Part of his offer to receive the Venezuelans there was that the U.S. also send back some Salvadoran gang leaders. In February, his ambassador to the U.S., Milena Mayorga, said on a radio program that having gang leaders face justice in El Salvador was “an issue of honor.”
Bukele could also seek relief from the 10% tariff recently imposed by Trump, using the argument that it weakens the economy Bukele is trying to bolster.
César Ríos, director of the El Salvador Immigrant Agenda Association, said “it’s crucial that (the visit) isn’t limited to diplomatic gestures, but rather translates to concrete actions that benefit Salvadorans abroad and at home.”

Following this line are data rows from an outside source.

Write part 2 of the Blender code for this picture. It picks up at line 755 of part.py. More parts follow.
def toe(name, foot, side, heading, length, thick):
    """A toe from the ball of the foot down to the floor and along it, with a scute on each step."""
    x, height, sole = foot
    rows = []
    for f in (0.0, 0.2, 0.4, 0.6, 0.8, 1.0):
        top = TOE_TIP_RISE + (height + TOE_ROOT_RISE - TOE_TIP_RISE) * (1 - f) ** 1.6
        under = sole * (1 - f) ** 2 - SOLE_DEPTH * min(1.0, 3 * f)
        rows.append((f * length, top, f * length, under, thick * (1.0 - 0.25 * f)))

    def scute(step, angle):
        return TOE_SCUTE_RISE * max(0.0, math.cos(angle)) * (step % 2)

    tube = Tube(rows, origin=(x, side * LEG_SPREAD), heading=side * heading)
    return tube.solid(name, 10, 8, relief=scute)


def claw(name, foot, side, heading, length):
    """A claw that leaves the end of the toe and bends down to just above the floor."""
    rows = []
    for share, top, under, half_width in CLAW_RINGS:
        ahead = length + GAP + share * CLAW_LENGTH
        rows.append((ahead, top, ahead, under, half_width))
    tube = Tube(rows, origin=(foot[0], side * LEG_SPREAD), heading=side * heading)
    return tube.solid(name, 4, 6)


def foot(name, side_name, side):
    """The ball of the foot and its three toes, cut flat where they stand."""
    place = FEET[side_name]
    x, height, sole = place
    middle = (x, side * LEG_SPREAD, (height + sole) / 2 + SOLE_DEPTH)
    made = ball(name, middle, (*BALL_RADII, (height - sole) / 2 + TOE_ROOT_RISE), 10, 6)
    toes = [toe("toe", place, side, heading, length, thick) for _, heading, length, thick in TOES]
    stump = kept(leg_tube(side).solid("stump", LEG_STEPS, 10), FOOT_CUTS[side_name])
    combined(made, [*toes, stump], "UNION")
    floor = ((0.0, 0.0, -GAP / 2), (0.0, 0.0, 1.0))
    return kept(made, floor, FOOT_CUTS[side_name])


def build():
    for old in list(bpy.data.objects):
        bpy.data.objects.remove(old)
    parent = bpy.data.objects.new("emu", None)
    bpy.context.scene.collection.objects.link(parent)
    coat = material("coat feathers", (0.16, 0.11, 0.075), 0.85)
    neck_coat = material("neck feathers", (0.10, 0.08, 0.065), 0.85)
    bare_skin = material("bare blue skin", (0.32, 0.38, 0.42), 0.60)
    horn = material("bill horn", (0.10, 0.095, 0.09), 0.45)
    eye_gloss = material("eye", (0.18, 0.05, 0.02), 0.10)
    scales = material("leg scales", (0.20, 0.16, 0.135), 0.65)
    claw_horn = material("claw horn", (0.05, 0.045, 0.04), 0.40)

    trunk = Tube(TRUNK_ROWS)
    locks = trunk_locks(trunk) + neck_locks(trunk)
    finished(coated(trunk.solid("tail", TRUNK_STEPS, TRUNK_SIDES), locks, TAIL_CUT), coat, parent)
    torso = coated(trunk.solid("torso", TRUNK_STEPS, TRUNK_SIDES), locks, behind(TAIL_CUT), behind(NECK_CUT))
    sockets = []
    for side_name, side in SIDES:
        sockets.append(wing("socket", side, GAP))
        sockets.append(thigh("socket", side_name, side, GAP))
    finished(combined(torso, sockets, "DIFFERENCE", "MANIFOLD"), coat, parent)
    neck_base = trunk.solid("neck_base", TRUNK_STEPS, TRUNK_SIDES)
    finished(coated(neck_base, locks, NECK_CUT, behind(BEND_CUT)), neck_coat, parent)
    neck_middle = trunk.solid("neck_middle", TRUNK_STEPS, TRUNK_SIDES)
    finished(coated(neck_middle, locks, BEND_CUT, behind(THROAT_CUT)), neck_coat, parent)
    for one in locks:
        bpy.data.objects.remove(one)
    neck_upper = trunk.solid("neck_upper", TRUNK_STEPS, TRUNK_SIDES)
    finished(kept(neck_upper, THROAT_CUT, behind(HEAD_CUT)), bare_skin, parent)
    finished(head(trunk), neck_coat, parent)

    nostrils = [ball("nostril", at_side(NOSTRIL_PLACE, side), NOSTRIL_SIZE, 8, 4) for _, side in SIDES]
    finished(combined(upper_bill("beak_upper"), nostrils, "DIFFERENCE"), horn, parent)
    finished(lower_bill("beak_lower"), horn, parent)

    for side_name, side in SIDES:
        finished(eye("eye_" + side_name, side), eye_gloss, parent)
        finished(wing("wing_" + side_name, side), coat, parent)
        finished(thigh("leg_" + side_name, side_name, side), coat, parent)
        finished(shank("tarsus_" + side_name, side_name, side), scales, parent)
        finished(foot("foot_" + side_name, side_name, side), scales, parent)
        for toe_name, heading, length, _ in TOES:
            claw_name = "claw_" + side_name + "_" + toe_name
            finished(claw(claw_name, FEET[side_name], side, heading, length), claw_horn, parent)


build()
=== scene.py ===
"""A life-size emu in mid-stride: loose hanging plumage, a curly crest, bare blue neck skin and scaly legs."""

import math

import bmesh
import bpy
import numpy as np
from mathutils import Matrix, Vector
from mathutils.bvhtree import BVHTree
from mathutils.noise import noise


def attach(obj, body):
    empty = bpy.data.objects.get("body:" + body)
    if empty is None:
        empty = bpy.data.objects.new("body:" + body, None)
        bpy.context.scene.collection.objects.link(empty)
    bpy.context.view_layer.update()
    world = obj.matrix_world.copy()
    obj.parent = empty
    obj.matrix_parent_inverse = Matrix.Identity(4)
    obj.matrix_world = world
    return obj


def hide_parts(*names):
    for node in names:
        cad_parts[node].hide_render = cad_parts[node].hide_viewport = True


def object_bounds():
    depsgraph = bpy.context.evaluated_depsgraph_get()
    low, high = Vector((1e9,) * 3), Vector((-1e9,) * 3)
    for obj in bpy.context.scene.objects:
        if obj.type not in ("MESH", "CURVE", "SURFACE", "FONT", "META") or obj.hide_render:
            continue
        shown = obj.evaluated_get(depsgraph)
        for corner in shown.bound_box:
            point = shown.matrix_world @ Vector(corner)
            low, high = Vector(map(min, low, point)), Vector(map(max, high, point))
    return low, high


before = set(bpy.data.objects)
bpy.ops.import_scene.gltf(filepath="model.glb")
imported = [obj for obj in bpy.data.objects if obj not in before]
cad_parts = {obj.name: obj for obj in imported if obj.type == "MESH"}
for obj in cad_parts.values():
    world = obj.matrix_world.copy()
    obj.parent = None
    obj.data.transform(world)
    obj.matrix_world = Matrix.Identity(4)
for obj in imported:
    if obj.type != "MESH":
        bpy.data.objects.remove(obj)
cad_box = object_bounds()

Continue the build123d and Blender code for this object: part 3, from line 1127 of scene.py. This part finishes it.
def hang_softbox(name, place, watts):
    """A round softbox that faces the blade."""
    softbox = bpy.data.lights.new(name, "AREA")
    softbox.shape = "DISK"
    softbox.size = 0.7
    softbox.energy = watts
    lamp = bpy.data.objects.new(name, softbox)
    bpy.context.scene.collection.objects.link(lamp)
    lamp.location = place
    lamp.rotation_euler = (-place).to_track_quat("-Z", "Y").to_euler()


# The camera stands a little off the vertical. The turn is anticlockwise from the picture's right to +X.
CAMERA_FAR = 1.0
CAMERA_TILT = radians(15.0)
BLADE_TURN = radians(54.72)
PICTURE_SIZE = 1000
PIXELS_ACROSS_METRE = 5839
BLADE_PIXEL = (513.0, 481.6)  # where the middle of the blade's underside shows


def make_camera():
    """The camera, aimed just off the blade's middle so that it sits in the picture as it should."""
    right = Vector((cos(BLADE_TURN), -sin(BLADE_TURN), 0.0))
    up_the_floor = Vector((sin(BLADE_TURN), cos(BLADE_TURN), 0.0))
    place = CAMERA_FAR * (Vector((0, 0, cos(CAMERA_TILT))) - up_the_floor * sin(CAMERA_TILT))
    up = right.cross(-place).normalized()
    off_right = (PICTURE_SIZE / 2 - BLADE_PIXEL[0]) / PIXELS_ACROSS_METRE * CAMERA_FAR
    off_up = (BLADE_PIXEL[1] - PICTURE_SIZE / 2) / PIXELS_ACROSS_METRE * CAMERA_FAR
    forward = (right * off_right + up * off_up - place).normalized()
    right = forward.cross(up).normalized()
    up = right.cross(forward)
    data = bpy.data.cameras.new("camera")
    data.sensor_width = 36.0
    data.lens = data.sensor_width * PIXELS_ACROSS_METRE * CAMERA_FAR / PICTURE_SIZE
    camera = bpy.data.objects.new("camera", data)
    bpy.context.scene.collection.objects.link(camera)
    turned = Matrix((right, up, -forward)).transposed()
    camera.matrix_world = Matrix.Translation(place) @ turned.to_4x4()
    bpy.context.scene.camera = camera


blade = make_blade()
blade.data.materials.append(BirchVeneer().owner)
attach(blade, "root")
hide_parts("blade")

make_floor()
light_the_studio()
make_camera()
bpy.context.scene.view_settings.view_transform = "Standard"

Populists who have successfully crafted their images through media, Bukele and Trump hail from different generations but display similar tendencies in how they relate to the press, political opposition and justice systems in their respective countries.
Bukele came to power in the middle of Trump’s first term and had a straightforward relationship with the U.S. leader. Trump was most concerned with immigration and, under Bukele, the number of Salvadorans heading for the U.S. border declined.
Bukele’s relationship with the U.S. grew more complicated at the start of the Biden administration, which was openly critical of some of his antidemocratic actions. Trump has also shown some irritation with Bukele in the past, accusing El Salvador of lowering its crime rate by sending people to the U.S.
“He's just, ‘we’re working with our people that are causing problems and crime,'” Trump said of Bukele at a campaign rally last year. “He's not working with them. He's dumping them in the United States and their crime rate, their murder rate, is down 72%.”
Just before Bukele’s arrival in Washington, the State Department updated its travel advisory for El Salvador to Level 1, which is for countries that are considered the safest to visit for U.S. citizens. The advisory notes that gang activity, and the accompanying murders and other violent crimes, has declined in the past three years.